**Work required:** In the material below, list every line carrying the string "scene".

===============

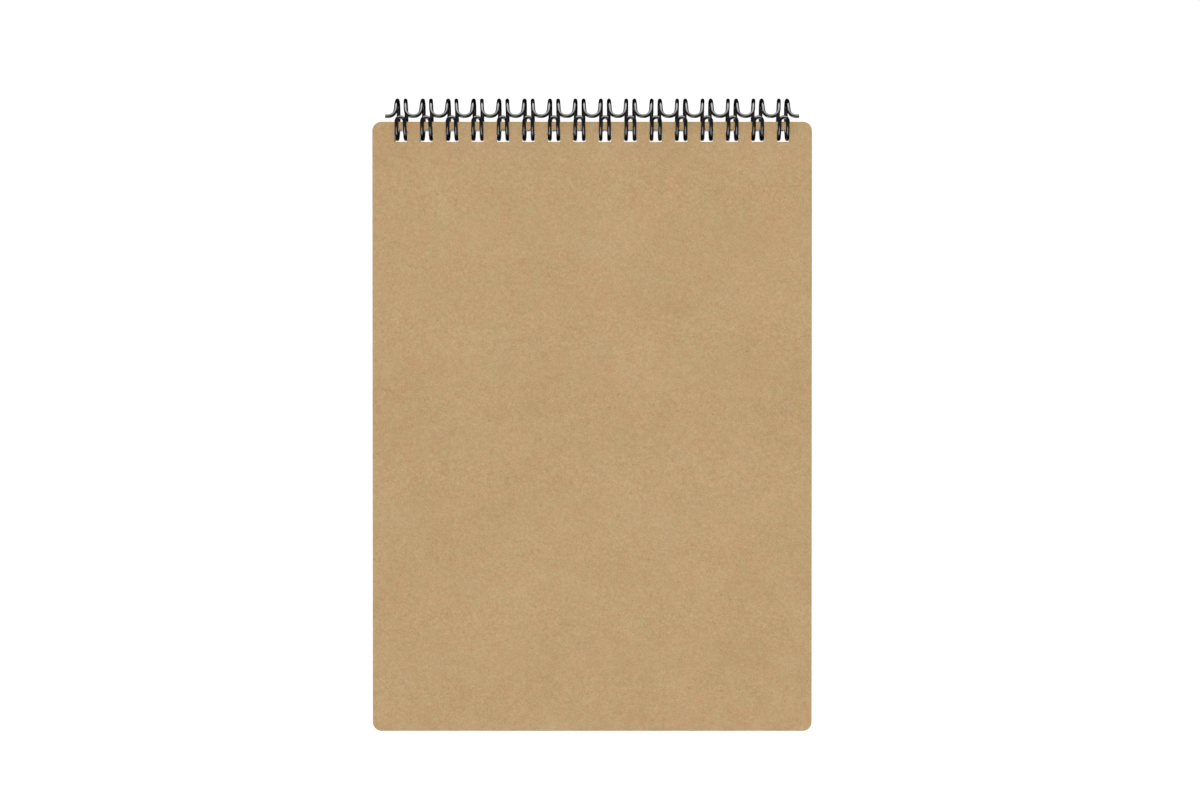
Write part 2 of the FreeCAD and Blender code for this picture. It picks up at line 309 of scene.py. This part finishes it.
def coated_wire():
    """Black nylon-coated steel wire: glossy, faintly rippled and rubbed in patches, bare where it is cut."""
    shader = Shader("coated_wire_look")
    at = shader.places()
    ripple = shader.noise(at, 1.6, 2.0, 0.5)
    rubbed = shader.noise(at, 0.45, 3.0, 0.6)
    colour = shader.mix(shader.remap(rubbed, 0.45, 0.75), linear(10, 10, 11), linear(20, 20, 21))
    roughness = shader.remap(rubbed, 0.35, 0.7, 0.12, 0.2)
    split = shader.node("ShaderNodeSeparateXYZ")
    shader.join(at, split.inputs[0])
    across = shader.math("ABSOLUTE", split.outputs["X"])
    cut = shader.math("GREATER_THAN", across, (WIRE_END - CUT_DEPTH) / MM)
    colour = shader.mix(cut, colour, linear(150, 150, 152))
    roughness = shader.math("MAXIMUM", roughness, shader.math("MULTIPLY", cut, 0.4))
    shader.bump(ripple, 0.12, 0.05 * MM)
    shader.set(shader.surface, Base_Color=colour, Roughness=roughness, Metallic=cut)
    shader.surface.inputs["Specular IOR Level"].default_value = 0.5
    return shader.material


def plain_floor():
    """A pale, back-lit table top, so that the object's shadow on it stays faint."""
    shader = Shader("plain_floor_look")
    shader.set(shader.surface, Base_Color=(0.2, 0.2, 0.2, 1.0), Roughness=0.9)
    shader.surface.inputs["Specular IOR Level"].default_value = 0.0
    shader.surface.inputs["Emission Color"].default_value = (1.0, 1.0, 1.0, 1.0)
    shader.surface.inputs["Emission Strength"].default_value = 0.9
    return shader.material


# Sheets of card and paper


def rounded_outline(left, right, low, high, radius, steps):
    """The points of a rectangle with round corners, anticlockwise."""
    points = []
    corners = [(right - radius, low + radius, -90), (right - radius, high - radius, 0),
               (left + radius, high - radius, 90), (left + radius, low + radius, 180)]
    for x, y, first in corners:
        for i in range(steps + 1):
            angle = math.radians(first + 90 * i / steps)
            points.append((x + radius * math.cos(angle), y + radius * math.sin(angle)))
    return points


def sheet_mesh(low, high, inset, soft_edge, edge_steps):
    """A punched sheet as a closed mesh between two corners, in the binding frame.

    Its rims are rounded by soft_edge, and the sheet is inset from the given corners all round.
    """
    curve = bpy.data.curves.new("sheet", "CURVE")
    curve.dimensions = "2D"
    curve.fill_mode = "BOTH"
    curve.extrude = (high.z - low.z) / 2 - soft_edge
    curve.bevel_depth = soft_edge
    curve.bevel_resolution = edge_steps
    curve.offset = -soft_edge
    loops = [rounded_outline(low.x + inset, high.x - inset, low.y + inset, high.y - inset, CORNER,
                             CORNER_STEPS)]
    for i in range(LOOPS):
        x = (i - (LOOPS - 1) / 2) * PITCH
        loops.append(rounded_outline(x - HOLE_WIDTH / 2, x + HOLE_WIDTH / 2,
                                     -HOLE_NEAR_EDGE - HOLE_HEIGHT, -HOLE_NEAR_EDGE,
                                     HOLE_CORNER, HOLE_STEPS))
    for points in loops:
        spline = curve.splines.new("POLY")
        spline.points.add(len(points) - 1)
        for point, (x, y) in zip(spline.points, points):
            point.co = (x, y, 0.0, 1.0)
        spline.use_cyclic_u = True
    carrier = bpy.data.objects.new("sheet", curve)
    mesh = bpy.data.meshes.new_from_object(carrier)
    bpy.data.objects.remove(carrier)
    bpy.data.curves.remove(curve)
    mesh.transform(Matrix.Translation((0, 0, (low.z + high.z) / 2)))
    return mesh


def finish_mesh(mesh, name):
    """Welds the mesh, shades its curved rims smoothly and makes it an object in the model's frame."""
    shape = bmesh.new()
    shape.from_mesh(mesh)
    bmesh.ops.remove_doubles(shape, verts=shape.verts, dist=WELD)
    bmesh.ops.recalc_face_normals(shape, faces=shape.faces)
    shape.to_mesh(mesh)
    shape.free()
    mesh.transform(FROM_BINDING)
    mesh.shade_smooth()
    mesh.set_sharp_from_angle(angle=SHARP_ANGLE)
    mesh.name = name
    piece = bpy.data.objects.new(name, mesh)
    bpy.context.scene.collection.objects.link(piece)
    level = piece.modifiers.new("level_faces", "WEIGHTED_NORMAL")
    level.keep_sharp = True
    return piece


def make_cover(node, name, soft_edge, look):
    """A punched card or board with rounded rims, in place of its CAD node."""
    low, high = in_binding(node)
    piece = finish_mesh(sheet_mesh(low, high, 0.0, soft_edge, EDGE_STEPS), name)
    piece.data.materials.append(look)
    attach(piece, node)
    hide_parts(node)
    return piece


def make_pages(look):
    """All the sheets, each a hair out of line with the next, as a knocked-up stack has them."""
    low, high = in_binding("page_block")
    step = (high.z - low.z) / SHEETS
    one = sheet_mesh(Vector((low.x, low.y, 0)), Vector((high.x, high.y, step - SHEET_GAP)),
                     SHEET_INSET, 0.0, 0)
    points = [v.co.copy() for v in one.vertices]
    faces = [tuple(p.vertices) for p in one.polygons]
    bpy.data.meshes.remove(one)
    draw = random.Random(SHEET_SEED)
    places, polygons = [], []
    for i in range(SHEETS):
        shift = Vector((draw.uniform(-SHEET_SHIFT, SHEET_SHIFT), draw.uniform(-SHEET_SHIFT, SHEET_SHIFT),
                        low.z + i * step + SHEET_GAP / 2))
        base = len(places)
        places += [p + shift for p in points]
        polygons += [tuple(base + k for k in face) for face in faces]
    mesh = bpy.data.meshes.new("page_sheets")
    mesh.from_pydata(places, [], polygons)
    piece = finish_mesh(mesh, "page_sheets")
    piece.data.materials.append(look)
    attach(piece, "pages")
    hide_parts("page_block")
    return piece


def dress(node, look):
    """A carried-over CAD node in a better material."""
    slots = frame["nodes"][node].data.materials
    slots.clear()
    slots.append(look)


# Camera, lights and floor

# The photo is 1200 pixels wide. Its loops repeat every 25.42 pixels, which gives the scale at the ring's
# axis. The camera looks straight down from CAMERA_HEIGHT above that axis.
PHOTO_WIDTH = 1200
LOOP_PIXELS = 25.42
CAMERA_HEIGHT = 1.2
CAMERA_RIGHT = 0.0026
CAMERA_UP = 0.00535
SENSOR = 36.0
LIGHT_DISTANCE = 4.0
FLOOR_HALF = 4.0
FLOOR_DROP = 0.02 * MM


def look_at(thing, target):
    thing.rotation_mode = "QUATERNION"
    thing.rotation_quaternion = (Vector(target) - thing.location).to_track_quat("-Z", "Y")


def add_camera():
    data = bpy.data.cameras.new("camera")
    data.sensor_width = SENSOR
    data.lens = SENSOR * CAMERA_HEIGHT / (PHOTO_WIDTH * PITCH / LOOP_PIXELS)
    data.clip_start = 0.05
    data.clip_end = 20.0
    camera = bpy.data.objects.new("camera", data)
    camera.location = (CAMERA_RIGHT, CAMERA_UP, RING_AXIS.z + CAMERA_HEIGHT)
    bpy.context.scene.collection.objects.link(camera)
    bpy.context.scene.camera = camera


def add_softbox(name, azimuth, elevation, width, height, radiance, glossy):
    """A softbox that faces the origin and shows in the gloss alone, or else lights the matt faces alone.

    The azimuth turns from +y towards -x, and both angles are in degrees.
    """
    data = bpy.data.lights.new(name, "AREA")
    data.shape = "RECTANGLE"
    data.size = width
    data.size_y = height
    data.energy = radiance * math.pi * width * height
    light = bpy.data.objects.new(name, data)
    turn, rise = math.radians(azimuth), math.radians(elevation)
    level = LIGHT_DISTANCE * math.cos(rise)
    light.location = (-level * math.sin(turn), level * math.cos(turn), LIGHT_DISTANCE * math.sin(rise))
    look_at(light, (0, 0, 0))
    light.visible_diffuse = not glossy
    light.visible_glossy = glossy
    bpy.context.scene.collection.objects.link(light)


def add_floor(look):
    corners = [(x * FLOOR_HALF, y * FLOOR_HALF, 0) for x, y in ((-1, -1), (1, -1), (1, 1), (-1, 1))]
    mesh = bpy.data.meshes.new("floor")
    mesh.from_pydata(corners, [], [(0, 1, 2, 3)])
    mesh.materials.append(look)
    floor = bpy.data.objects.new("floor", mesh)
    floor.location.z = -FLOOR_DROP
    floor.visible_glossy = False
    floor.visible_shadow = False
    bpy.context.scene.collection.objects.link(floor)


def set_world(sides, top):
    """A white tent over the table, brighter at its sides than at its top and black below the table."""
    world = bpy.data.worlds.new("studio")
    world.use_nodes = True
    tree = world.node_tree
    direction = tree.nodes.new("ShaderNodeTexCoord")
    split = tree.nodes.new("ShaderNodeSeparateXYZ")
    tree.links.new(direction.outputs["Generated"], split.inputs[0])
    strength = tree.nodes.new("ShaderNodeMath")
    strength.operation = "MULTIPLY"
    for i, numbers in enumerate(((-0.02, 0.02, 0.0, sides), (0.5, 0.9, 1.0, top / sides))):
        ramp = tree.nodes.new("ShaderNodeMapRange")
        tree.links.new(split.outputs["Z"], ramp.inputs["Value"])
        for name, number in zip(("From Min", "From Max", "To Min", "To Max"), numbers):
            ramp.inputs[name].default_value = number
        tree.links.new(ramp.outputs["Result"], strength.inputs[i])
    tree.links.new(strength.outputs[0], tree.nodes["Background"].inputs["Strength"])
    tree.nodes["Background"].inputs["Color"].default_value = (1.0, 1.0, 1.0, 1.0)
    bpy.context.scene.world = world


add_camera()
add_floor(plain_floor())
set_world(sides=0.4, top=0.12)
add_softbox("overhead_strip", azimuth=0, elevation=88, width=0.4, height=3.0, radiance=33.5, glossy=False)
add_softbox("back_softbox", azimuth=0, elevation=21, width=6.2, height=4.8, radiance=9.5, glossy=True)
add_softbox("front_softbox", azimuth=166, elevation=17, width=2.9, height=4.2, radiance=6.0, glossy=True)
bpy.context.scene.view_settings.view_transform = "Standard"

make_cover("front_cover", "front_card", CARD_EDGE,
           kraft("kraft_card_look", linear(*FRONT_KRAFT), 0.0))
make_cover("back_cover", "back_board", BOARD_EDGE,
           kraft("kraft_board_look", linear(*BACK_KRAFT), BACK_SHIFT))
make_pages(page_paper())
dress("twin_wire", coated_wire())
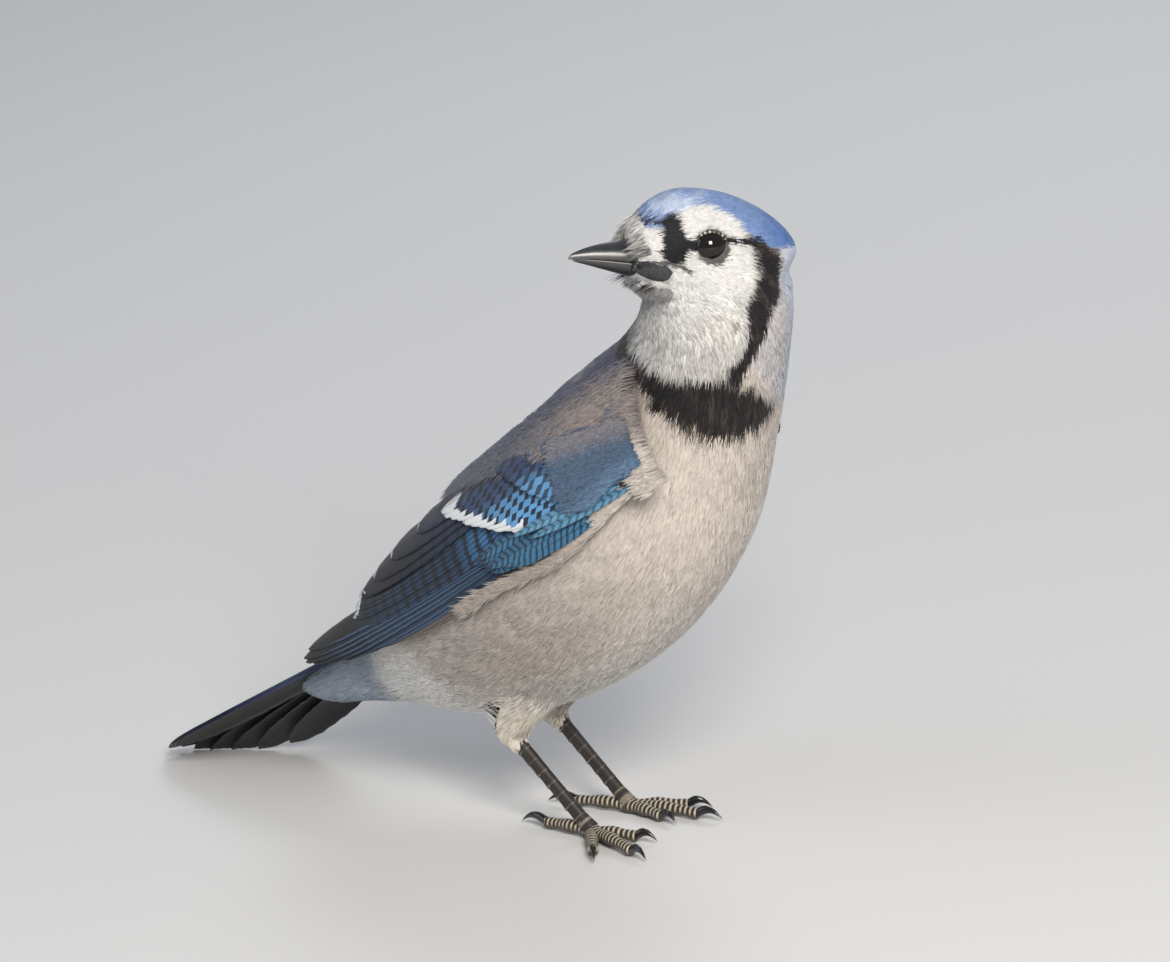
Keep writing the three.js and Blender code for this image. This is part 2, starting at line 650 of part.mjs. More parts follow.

===============

**Task output:**
Write part 2 of the FreeCAD and Blender code for this picture. It picks up at line 309 of scene.py. This part finishes it.
    bpy.context.scene.collection.objects.link(piece)
    bpy.context.scene.collection.objects.link(camera)
    bpy.context.scene.camera = camera
    bpy.context.scene.collection.objects.link(light)
    bpy.context.scene.collection.objects.link(floor)
    bpy.context.scene.world = world
bpy.context.scene.view_settings.view_transform = "Standard"